Valentines Day? Moral Reckoning?

The origins of today’s festival of candy and cupids is dark, bloody and confusing.

I am really surprised in this era of moral reckoning it is still celebrated and wonder can you support #metoo and buy into the perceived popular symbolism Valentines Day

For the exact origin a good place to start is ancient Rome, where men hit on women by, hitting them – seriously – the Romans celebrated the feast of Lupercalia. The men sacrificed a goat and a dog, then whipped women with the hides of the animals they had just slain. Young women would line up for the men to hit them as they believed this would make them fertile. There was also a matchmaking lottery, in which young men drew the names of women from a jar.

Fast forward 300 years – Emperor Claudius II executed two men — both named Valentine — on Feb. 14 of different years in the 3rd century A.D. Their martyrdom was honored by the Catholic Church with the celebration of St. Valentine’s Day (which is no longer part of the Catholic Calendar as the feast day of Saint Valentine was removed in 1969 – I am not kidding).

Pope Gelasius I in the 5th century combined St. Valentine’s Day with Lupercalia to expel the horrific pagan rituals. Basically Christians put their clothes back on but it stayed a day of fertility and love.

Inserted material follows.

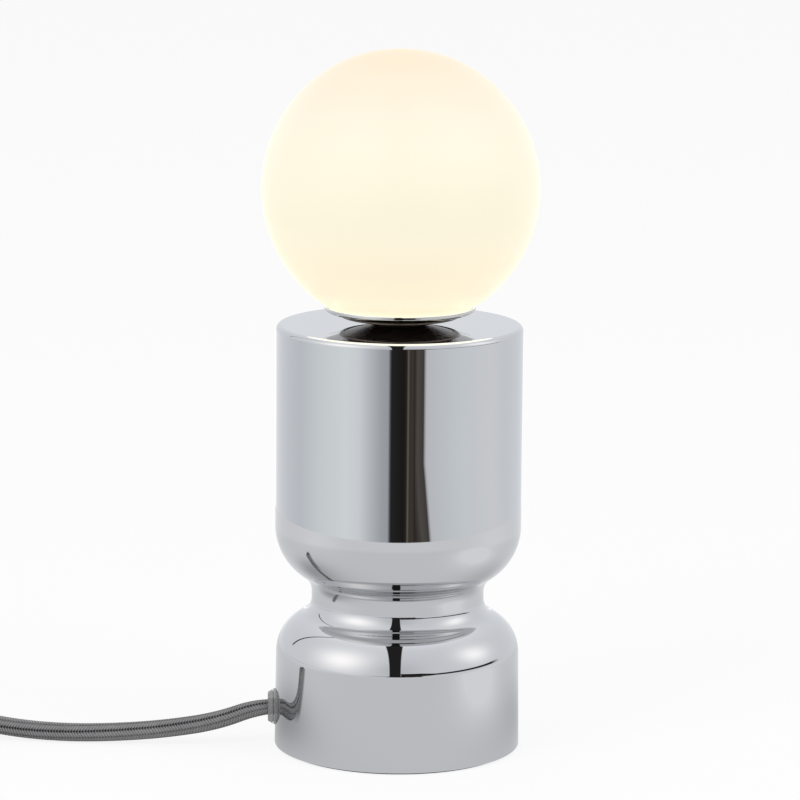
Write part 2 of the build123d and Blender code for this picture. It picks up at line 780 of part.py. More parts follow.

William Shakespeare helped romanticize Valentine’s Day in his play Julius Caesar, written in 1599, as it begins during the Lupercalia. Mark Antony is instructed by Caesar to strike his wife Calpurnia, in the hope that she will be able to conceive. The feast gained popularity as a result throughout Britain and the rest of Europe.

In 1913, Hallmark Cards began mass producing valentines and today it is HUGE business with this year’s sales expected to total $18.6 billion.

Another case where Religion stepped in and took over a pagan festival only for popular culture to take it over… I will celebrate by buying 50% off chocolate tomorrow.